As the central government has denied that privacy is protected under the Constitution, courts have stayed many of these challenges, pending a conclusive determination by the Supreme Court on the existence and nature of right to privacy in India. The matter was referred for such determination in August 2015, but was only heard over the last two weeks despite being tagged as urgent.

Also Read: Right to Privacy: SC to Make History, But Maybe Not In a Good Way

The Supreme Court conducted six days of hearings before a nine-judge bench. During this time, petitioners that include members of civil society and four state governments argued that privacy is a fundamental right. The respondents, which include the central government, several other state governments, UIDAI, TRAI and the Centre for Civil Society, argued to the contrary.

After arguing for over three days, the assorted counsels for the respondents wrapped up their arguments today.
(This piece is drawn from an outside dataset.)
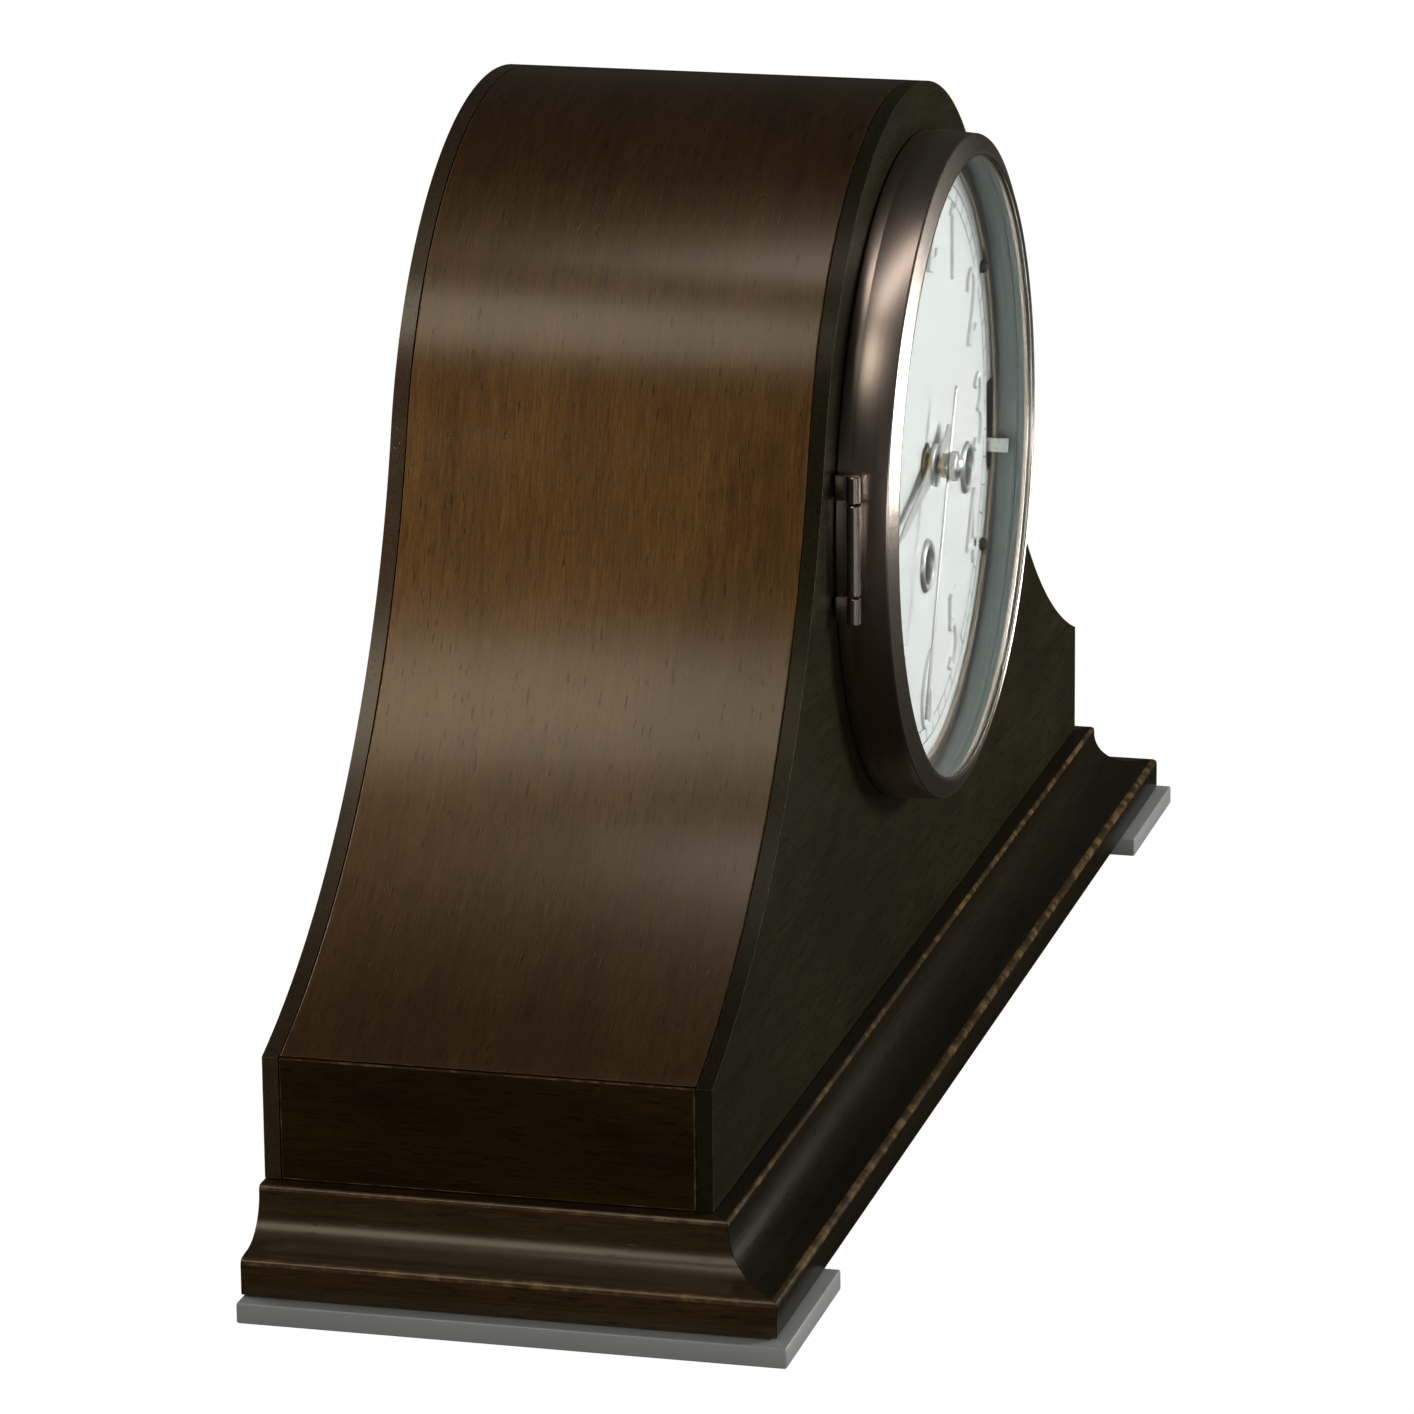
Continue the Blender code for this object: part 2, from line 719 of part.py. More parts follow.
def build_movement():
    corners = ((62.0, 30.0), (62.0, -42.0), (-62.0, 30.0), (-62.0, -42.0))
    rect = [(-69.0, -50.0), (69.0, -50.0), (69.0, 38.0), (-69.0, 38.0)]
    front_holes = [rect]
    back_holes = [rect]
    for x, z in corners:
        front_holes.append(circle(2.5 + RUN, 16, x, z))
    for x, z in WINDERS:
        front_holes.append(circle(2.5 + RUN, 16, x, z))
        back_holes.append(circle(2.0 + RUN, 16, x, z))
    front_holes.append(circle(1.5 + RUN, 16))
    front_holes.append(circle(1.2 + RUN, 16, 0.0, MOTION_SPAN))
    front_holes.append(circle(1.5 + RUN, 16, *SELECTOR))
    back_holes.append(circle(1.5 + RUN, 16))
    plate("movement_front_plate", front_holes, PLATE_T, BRASS, (0.0, PLATE_FRONT + PLATE_T, DIAL_Z))
    plate("movement_back_plate", back_holes, PLATE_T, BRASS, (0.0, PLATE_BACK + PLATE_T, DIAL_Z))
    shape = None
    for index, (x, z) in enumerate(corners):
        length = -(FRONT - DIAL_BACK) + PLATE_BACK - 2.0 * GAP
        pillar = rod("movement_pillar_%d" % (index + 1), 2.5, length, BRASS,
                     (x, PLATE_BACK - GAP, DIAL_Z + z), UPRIGHT, 16)
        if shape:
            pillar.data = shape
        shape = pillar.data
    barrel_shape = None
    arbor_shape = None
    for label, (x, z) in zip(WINDER_NAMES, WINDERS):
        profile = [
            (26.0, 6.0),
            (26.0, 4.0),
            (24.0, 3.8),
            (24.0, -20.0),
            (2.55, -20.0),
            (2.55, 6.0),
        ]
        barrel = turned("mainspring_barrel_" + label, profile, BRASS,
                        (x, PLATE_FRONT + 12.0, DIAL_Z + z), UPRIGHT, 32, closed=True)
        if barrel_shape:
            barrel.data = barrel_shape
        barrel_shape = barrel.data
        tip = -FRONT + DIAL_FACE - 1.0
        profile = [
            (0.0, tip),
            (2.2, tip),
            (2.5, tip - 0.3),
            (2.5, 3.0),
            (2.0, 2.8),
            (2.0, -1.4),
            (0.0, -1.4),
        ]
        arbor = turned("winding_arbor_" + label, profile, GREY_STEEL,
                       (x, 0.0, DIAL_Z + z), UPRIGHT, 16)
        square = 1.6
        trims = []
        for sx, sz in ((1, 0), (-1, 0), (0, 1), (0, -1)):
            cx = x + sx * (square + 5.0)
            cz = DIAL_Z + z + sz * (square + 5.0)
            low = (cx - 5.0, FRONT - 20.0, cz - 5.0)
            trims.append(box("trim", low, (cx + 5.0, FRONT + 8.0, cz + 5.0), GREY_STEEL))
        arbor = combine(arbor, trims, "DIFFERENCE")
        set_origin(arbor, (x, 0.0, DIAL_Z + z))
        if arbor_shape:
            arbor.data = arbor_shape
        arbor_shape = arbor.data

    # centre arbor with its cannon pinion, on the minute hand's axis
    cannon_y = PLATE_FRONT - 1.2
    reach = 1.0 - (FRONT - DIAL_FACE - 10.3)
    arbor = rod("centre_arbor", 1.5, reach, GREY_STEEL, (0.0, 1.0, DIAL_Z), UPRIGHT, 16)
    cannon = gear_outline(CANNON_TEETH, MODULE_1)
    pinion = plate("pinion", [rotated(cannon, 90.0)], 3.0, GREY_STEEL, (0.0, cannon_y, DIAL_Z))
    sleeve_end = cannon_y - (FRONT - DIAL_FACE - MINUTE_OUT + 0.3)
    sleeve = rod("sleeve", 2.2, sleeve_end, GREY_STEEL, (0.0, cannon_y, DIAL_Z), UPRIGHT, 24)
    arbor = combine(arbor, [pinion, sleeve], "UNION")
    set_origin(arbor, (0.0, 0.0, DIAL_Z))

    wheel = gear_outline(MINUTE_TEETH, MODULE_1)
    wheel = rotated(wheel, -90.0 + 360.0 / MINUTE_TEETH / 2.0)
    item = plate("minute_wheel", [wheel], 1.2, BRASS, (0.0, cannon_y - 0.9, DIAL_Z + MOTION_SPAN))
    pinion = gear_outline(PINION_TEETH, MODULE_2)
    pinion = rotated(pinion, -90.0)
    upper = plate("pinion", [pinion], 4.6, BRASS, (0.0, cannon_y - 1.6, DIAL_Z + MOTION_SPAN))
    stem = rod("stem", 1.2, 12.0, BRASS, (0.0, PLATE_FRONT + 4.0, DIAL_Z + MOTION_SPAN), UPRIGHT, 16)
    item = combine(item, [upper, stem], "UNION")
    set_origin(item, (0.0, 0.0, DIAL_Z + MOTION_SPAN))

    wheel = gear_outline(HOUR_TEETH, MODULE_2)
    wheel = rotated(wheel, 90.0 + 360.0 / HOUR_TEETH / 2.0)
    hour_y = cannon_y - 3.6
    bore = circle(2.2 + RUN, 24)
    item = plate("hour_wheel", [wheel, bore], 1.4, BRASS, (0.0, hour_y, DIAL_Z))
    pipe_end = -(FRONT - DIAL_FACE - 3.3)
    pipe = tube("pipe", 3.0, 2.2 + RUN, pipe_end + hour_y - 0.7, BRASS,
                (0.0, hour_y - 0.7, DIAL_Z), UPRIGHT, 24)
    item = combine(item, [pipe], "UNION")
    set_origin(item, (0.0, 0.0, DIAL_Z))


def build_selector():
    x, z = SELECTOR
    rear = PLATE_FRONT + 1.0
    length = rear - (FRONT - 2.0)
    rod("selector_stud", 1.5, length, GREY_STEEL, (x, rear, DIAL_Z + z), UPRIGHT, 16)
    tilt = UPRIGHT @ Matrix.Rotation(math.radians(SELECTOR_TILT), 4, "Z")
    outline = []
    for i in range(13):
        angle = math.radians(60.0 + 240.0 * i / 12.0)
        outline.append((3.6 * math.cos(angle), 3.6 * math.sin(angle)))
    outline += [(8.0, -2.2), (20.6, -2.2), (20.6, 2.2), (8.0, 2.2)]
    at = (x, FRONT - 1.0, DIAL_Z + z)
    hole = circle(1.5 + RUN, 16)
    arm = plate("chime_selector_lever", [outline, hole], 0.9, NICKEL, at, tilt)
    edge = [(19.7, -2.2), (20.6, -2.2), (20.6, 2.2), (19.7, 2.2)]
    tab = plate("tab", [edge], 8.6, NICKEL, at, tilt)
    lever = combine(arm, [tab], "UNION")
    set_origin(lever, (x, 0.0, DIAL_Z + z))


# ---------------------------------------------------------------- chime


def build_chime():
    block_low = (150.0, 22.0, BASE_TOP + GAP)
    block = box("chime_block", block_low, (174.0, 56.0, 58.0), IRON, bevel=1.0)
    bores = []
    for y in ROD_YS:
        bores.append(rod("bore", 1.6 + RUN, 20.0, IRON, (140.0, y, ROD_Z), ALONG_X, 16))
    combine(block, bores, "DIFFERENCE")
    for index, y in enumerate(ROD_YS):
        length = 200.0 - 12.0 * index
        rod("chime_rod_%d" % (index + 1), 1.6, length, GREY_STEEL,
            (159.5 - length, y, ROD_Z), ALONG_X, 12)
    low = (HAMMER_X - 5.0, ROD_YS[0] - 9.0, BASE_TOP + GAP)
    foot = box("hammer_bracket", low, (HAMMER_X + 5.0, ROD_YS[2] + 9.0, BASE_TOP + 2.3), GREY_STEEL)
    cheeks = []
    for y in (ROD_YS[0] - 9.0, ROD_YS[2] + 7.0):
        cheek_low = (HAMMER_X - 5.0, y, BASE_TOP + 1.0)
        cheek_high = (HAMMER_X + 5.0, y + 2.0, HAMMER_Z + 5.0)
        cheeks.append(box("cheek", cheek_low, cheek_high, GREY_STEEL))
    foot = combine(foot, cheeks, "UNION")
    bore = rod("bore", 1.5 + RUN, 80.0, GREY_STEEL, (HAMMER_X, 80.0, HAMMER_Z), UPRIGHT, 16)
    combine(foot, [bore], "DIFFERENCE")
    length = ROD_YS[2] - ROD_YS[0] + 18.4
    rod("hammer_shaft", 1.5, length, GREY_STEEL, (HAMMER_X, ROD_YS[2] + 9.2, HAMMER_Z), UPRIGHT, 16)
    shape = None
    for index, y in enumerate(ROD_YS):
        hub = tube("hammer", 3.2, 1.5 + RUN, 4.0, BRASS, (HAMMER_X, y + 2.0, HAMMER_Z), UPRIGHT, 20)
        arm = box("arm", (HAMMER_X + 2.4, y - 0.8, HAMMER_Z - 1.0), (HEAD_X, y + 0.8, HAMMER_Z + 1.0), BRASS)
        head = rod("head", 3.4, 14.0, BRASS, (HEAD_X, y, ROD_Z + 2.6), None, 16, 0.8)
        hammer = combine(hub, [arm, head], "UNION")
        hammer.name = "chime_hammer_%d" % (index + 1)
        set_origin(hammer, (HAMMER_X, y, HAMMER_Z))
        if shape:
            hammer.data = shape
        shape = hammer.data


build_case()
build_base()
build_back_door()
build_bezel()
build_dial()
build_hands()
build_movement()
build_selector()
build_chime()
bpy.context.view_layer.update()
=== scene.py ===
import math

import bmesh
import bpy
from mathutils import Matrix, Vector


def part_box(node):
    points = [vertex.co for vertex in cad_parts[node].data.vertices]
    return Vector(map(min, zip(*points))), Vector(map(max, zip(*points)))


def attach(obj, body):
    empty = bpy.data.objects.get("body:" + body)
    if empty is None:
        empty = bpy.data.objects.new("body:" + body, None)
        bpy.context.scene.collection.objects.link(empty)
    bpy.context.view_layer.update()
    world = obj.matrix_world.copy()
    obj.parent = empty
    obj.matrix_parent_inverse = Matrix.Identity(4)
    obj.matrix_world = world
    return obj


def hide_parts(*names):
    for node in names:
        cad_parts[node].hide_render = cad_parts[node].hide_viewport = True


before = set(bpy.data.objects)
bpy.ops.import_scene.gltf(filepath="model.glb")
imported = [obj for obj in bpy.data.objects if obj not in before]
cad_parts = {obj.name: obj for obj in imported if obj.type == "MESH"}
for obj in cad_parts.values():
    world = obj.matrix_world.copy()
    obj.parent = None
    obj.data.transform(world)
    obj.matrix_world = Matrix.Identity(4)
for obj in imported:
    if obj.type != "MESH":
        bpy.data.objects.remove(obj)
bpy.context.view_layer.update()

MM = 0.001

# ---------------------------------------------------------------- measures taken from the frame

PANEL_LOW, PANEL_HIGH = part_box("front_panel")
BACK_LOW, BACK_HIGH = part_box("back_panel")
BLOCK_LOW, BLOCK_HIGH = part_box("left_end_block")
SHEET_LOW, SHEET_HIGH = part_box("curved_shell")
SIDE_LOW, SIDE_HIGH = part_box("left_moulding")
DIAL_LOW, DIAL_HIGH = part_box("dial_plate")
RING_LOW, RING_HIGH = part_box("bezel_back_ring")
HOOP_LOW, HOOP_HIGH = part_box("bezel_hoop")

FRONT = PANEL_LOW.y
HALF = PANEL_HIGH.x
SHOULDER = BLOCK_HIGH.z
DIAL_Z = (DIAL_LOW.z + DIAL_HIGH.z) / 2.0
CROWN = PANEL_HIGH.z - DIAL_Z
FLARE_ANGLE = math.radians(75.0)
SHEET = 6.0 * MM
DIAL_FACE = DIAL_LOW.y
DIAL_AXIS = (0.0, FRONT, DIAL_Z)
HINGE = Vector((-101.8 * MM, FRONT - 6.5 * MM, DIAL_Z))
KNUCKLE_FEET = (13.8 * MM, -21.6 * MM)
HOUR_TURN = 256.0
MINUTE_TURN = 204.5
SELECTOR_TILT = -10.4
RIM_STEPS = 256
DIAL_OPENING = 82.0 * MM


# ---------------------------------------------------------------- mesh helpers


def keep(name, work, sharp, paint, body, slot, *stands_for):
    """Finished piece: plain mesh at the origin, sharp past an angle, riding on a body of the frame."""
    mesh = bpy.data.meshes.new(name)
    work.to_mesh(mesh)
    work.free()
    mesh.shade_smooth()
    mesh.set_sharp_from_angle(angle=math.radians(sharp))
    piece = bpy.data.objects.new(name, mesh)
    bpy.context.scene.collection.objects.link(piece)
    mesh.materials.append(paint)
    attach(piece, body)
    if stands_for:
        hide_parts(*stands_for)


def wear_layer(work):
    return work.faces.layers.float.get("wear") or work.faces.layers.float.new("wear")


def outline_solid(loops, thickness):
    """Welded bmesh of flat loops with holes, from z = 0 up to the thickness."""
    curve = bpy.data.curves.new("outline", "CURVE")
    curve.dimensions = "2D"
    curve.fill_mode = "BOTH"
    curve.extrude = thickness / 2.0
    for loop in loops:
        spline = curve.splines.new("POLY")
        spline.points.add(len(loop) - 1)
        for point, (x, z) in zip(spline.points, loop):
            point.co = (x, z, 0.0, 1.0)
        spline.use_cyclic_u = True
    holder = bpy.data.objects.new("outline", curve)
    bpy.context.scene.collection.objects.link(holder)
    graph = bpy.context.evaluated_depsgraph_get()
    flat = bpy.data.meshes.new_from_object(holder.evaluated_get(graph))
    work = bmesh.new()
    work.from_mesh(flat)
    bmesh.ops.remove_doubles(work, verts=work.verts, dist=1e-6)
    bmesh.ops.translate(work, vec=(0.0, 0.0, thickness / 2.0), verts=work.verts)
    bmesh.ops.recalc_face_normals(work, faces=work.faces)
    bpy.data.objects.remove(holder)
    bpy.data.curves.remove(curve)
    bpy.data.meshes.remove(flat)
    return work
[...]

The state governments of Gujarat and Haryana were represented today, as was TRAI and the Centre for Civil Society.

Govt. Arguments Against Fundamental Right to Privacy

The arguments raised by the respondents were essentially variations on the arguments raised by Attorney-General KK Venugopal when he started their arguments, with constant references to Aadhaar and how privacy will affect this (despite repeated instructions from the court to refrain from this).

However, Arghya Sengupta, appearing for the state of Haryana and TRAI, as well as Gopal Sankaranarayanan for the Centre for Civil Society, made some more nuanced arguments today that were singled out for appreciation from the bench.

Sankaranarayan actually attempted to refute the arguments of the petitioners, arguing that the MP Sharma and Kharak Singh cases (which held that there is no fundamental right to privacy) had actually been correctly decided.

He also argued strongly against the petitioners’ contentions about fundamental rights being interconnected, demonstrating that the freedoms under Article 19 only applied to citizens of India, and so showing that some rights were to be kept separate under the Constitution.

In terms of the consequences of making privacy a fundamental right, instead of scaremongering how Aadhaar would be scuppered because people would argue it violated privacy, he focussed on the fact that fundamental rights couldn’t be waived.

This meant that even people who were ok with accepting the diminishing of privacy as required for an effective public welfare programme as well as convenient private services such as Whatsapp, would not be able to do so.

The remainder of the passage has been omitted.